I have been wrestling with these two for a few weeks as my studies, personal reflections and experiences all merge.
In theory, we are justified by God. (By theory, I do not suggest that it does not actually happen, but rather in our being); in practice, we are not yet fully sanctified; my actions do not reveal my being at all times.

What then are my responsibilities as a Christian. Do I have the responsibility to spend time in prayer and reading the Bible? Do I have the responsibility to provide spiritual direction? Do I have the responsibility to witness to Christ at all times? Obviously the answer is yes, but the problem is when we focus primarly on these actions we can forget the purpose of our life (or some may call it the "Goal of Vocation").

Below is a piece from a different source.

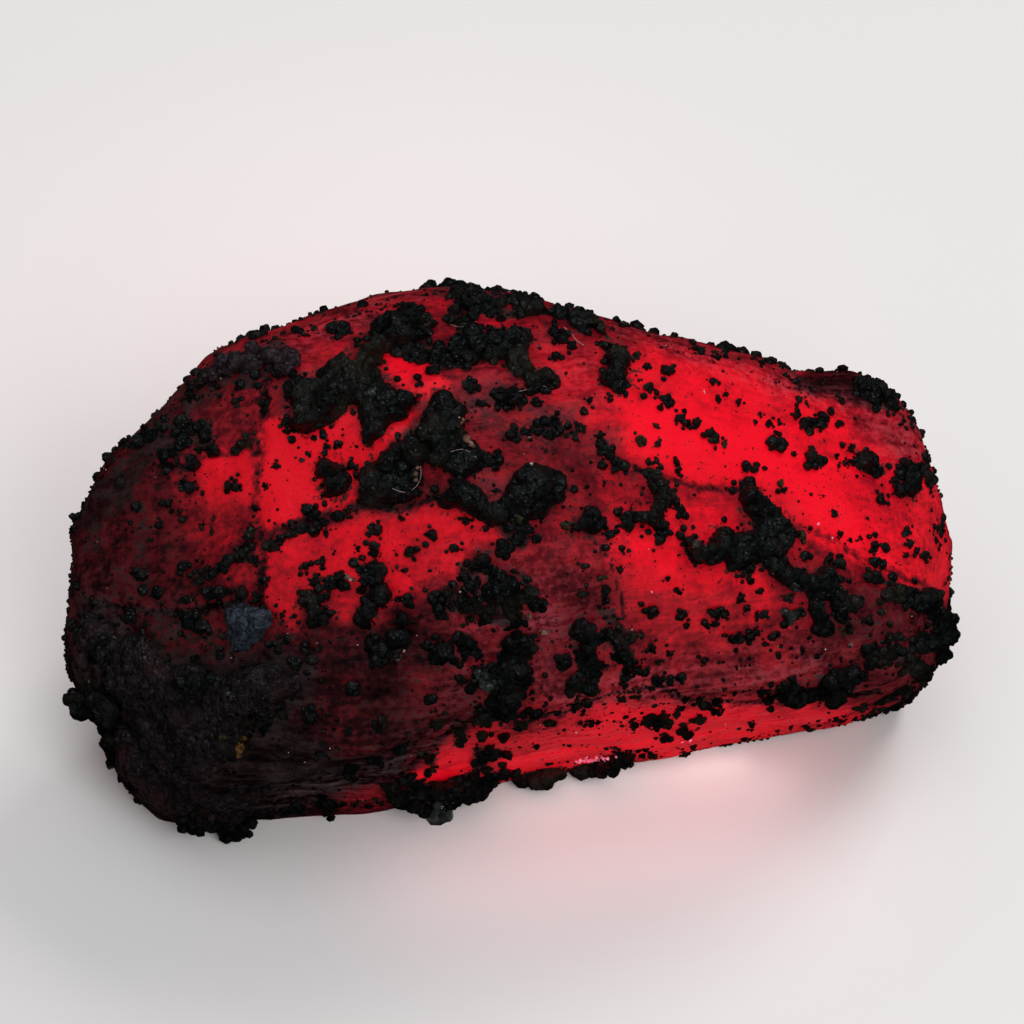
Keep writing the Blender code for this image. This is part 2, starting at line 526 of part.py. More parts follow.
def crust_patch(name, lumps, seed, cutter, material):
    """Run lumps together in one solid, and take the ruby with its clearance out of it."""
    rng = random.Random(seed)
    bm = bmesh.new()
    for spot, normal, radius, squash in lumps:
        add_lump(bm, spot, normal, radius, squash, rng)
    patch = mesh_object(name, bm, None, scale=1.0)
    join = patch.modifiers.new("join", "REMESH")
    join.mode = "VOXEL"
    join.voxel_size = LUMP_DETAIL
    facet = patch.modifiers.new("facet", "DECIMATE")
    facet.ratio = CRUST_FACE_SHARE
    hollow = patch.modifiers.new("hollow", "BOOLEAN")
    hollow.operation = "DIFFERENCE"
    hollow.solver = "EXACT"
    hollow.object = cutter
    cut = patch.evaluated_get(bpy.context.evaluated_depsgraph_get()).to_mesh()
    bm = bmesh.new()
    bm.from_mesh(cut)
    bpy.data.objects.remove(patch)
    lost = keep_largest(bm)
    bmesh.ops.dissolve_degenerate(bm, dist=0.002, edges=bm.edges)
    print(name, "faces", len(bm.faces), "islands dropped", lost)
    return mesh_object(name, bm, material)


def make_material(name, colour, roughness):
    material = bpy.data.materials.new(name)
    material.use_nodes = True
    shader = material.node_tree.nodes["Principled BSDF"]
    shader.inputs["Base Color"].default_value = colour
    shader.inputs["Roughness"].default_value = roughness
    material.diffuse_color = colour
    return material


def centre_on_origin(objects):
    """Move everything so that the middle of the box's underside is the origin."""
    corners = [obj.matrix_world @ vert.co for obj in objects for vert in obj.data.vertices]
    middle_x = 0.5 * (min(c.x for c in corners) + max(c.x for c in corners))
    middle_y = 0.5 * (min(c.y for c in corners) + max(c.y for c in corners))
    shift = Matrix.Translation((-middle_x, -middle_y, 0.0))
    for obj in objects:
        obj.data.transform(shift)
    print("map origin now at", -middle_x, -middle_y)


def main():
    for obj in list(bpy.data.objects):
        bpy.data.objects.remove(obj)
    ruby_material = make_material("ruby", RUBY_COLOUR, 0.35)
    crust_material = make_material("black_mineral", CRUST_COLOUR, 0.6)

    bm = fewer_faces(ruby_mesh(), RUBY_FACE_SHARE)
    tree = BVHTree.FromBMesh(bm)
    clearance = bm.copy()
    for vert, source in zip(clearance.verts, list(bm.verts)):
        vert.co = source.co + source.normal * GAP
    pieces = [mesh_object("ruby_crystal", bm, ruby_material)]
    cutter = mesh_object("clearance", clearance, None, scale=1.0)
    cutter.hide_render = True
    cutter.display_type = "WIRE"

    patches = {}
    for name, lumps in CRUSTS.items():
        patches[name] = [
            (*place_on(tree, EYE, from_map(u, v, 0.0)), r * PATCH_LUMP_GROWTH, PATCH_SQUASH) for u, v, r in lumps
        ]
    coat = coat_lumps(random.Random(COAT_SEED))
    patches[COAT_NAME] = [(*place_on(tree, EYE, from_map(u, v, 0.0)), r, COAT_SQUASH) for u, v, r in coat]
    for name, lumps in BACK_CRUSTS.items():
        patches[name] = [
            (*place_on(tree, Vector((x, BEHIND, z)), Vector((x, 0.0, z))), r, BACK_SQUASH) for x, z, r in lumps
        ]
    for seed, (name, lumps) in enumerate(patches.items()):
        pieces.append(crust_patch(name, run_together(lumps, tree), seed, cutter, crust_material))
    bpy.data.objects.remove(cutter)
    centre_on_origin(pieces)


main()
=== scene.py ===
# A raw ruby crystal with a black mineral crust, lying on a pale floor.

import math
import random

import bpy
import numpy as np
from mathutils import Matrix, Vector, noise
from mathutils.bvhtree import BVHTree


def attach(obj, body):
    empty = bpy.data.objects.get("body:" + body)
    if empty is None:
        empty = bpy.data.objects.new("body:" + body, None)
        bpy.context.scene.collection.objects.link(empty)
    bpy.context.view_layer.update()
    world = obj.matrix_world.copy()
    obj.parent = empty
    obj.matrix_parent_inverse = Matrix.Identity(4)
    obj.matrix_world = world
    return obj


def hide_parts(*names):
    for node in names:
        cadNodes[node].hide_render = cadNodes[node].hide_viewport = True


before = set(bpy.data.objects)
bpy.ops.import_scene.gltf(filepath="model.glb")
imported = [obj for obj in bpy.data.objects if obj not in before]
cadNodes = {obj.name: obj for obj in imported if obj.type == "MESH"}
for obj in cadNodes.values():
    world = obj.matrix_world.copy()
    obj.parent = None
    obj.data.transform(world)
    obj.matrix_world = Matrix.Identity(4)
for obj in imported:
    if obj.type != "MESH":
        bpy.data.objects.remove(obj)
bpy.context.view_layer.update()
print("frame loaded:", len(cadNodes), "nodes")

perMetre = 1000.0  # shapes are worked out in millimetres and scaled to metres at the end

# The stone is painted and strewn from a map: an oblique plane seen by an eye in front of it.
# u runs to the right and v up, in millimetres from the map's middle.
stoneMap = {
    "azimuth": math.radians(-9.0),
    "elevation": math.radians(45.0),
    "middle": Vector((0.46, -0.12, 12.6)),
    "eyeDistance": 220.0,
    "width": 51.2,  # what the camera takes in
    "searchStep": 0.5,  # how finely a line of sight is searched, and how far each way
    "searchSteps": 40,
}


def mapAxes(azimuth, elevation):
    right = Vector((math.cos(azimuth), math.sin(azimuth), 0.0))
    level = math.cos(elevation)
    out = Vector((math.sin(azimuth) * level, -math.cos(azimuth) * level, math.sin(elevation)))
    return right, out.cross(right), out


mapRight, mapUp, mapOut = mapAxes(stoneMap["azimuth"], stoneMap["elevation"])
mapEye = stoneMap["middle"] + mapOut * stoneMap["eyeDistance"]


def toMap(points):
    local = points - np.array(stoneMap["middle"])
    nearness = 1.0 - local @ np.array(mapOut) / stoneMap["eyeDistance"]
    return local @ np.array(mapRight) / nearness, local @ np.array(mapUp) / nearness


def throughMap(u, v):
    # from the eye through a place on the map
    return (stoneMap["middle"] + mapRight * u + mapUp * v - mapEye).normalized()


def selectOnly(obj):
    bpy.ops.object.select_all(action="DESELECT")
    obj.select_set(True)
    bpy.context.view_layer.objects.active = obj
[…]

I am reminded about my Young Life area director who proudly claimed that he has had quiet time for 11 straight years, having never missed a morning (that was 6 years ago, so perhaps now it is like 17 years). He then tried to impose this practice upon the rest us suggesting that we would not fulfill our ministry effectively if we did not do likewise. Yet as a college kid, I knew that in theory it did not matter because God loves me regardless of my efforts.

However, the damage was that at the same time, I became static and did not seek to actively engage God through prayer and meditation because the bar had been set so high I knew my practices would never surmount.

I've noticed in myself and in others around seminary, that the same feelings can easily arise. Prayer and meditation on the scriptures becomes a nice theory, but not really a practice we participate in because we dilute everything (such as studying for an NT midterm) into spiritual practices. Once everything becomes spiritual practices, however, then nothing really becomes a spiritual discipline.

Therefore, we will constantly be in this justification-sanctification, theory-practice tension, but if we remain static and do not attempt to live into the particular practices (prayer, scripture and spiritual direction) which we theoritically have been given freedom and license to, then we have failed to live out our goal of vocation which is as Witnesses to Jesus Christ.

*with apologies for the intentional repitition of Karl Barth and Eugene Peterson without citation.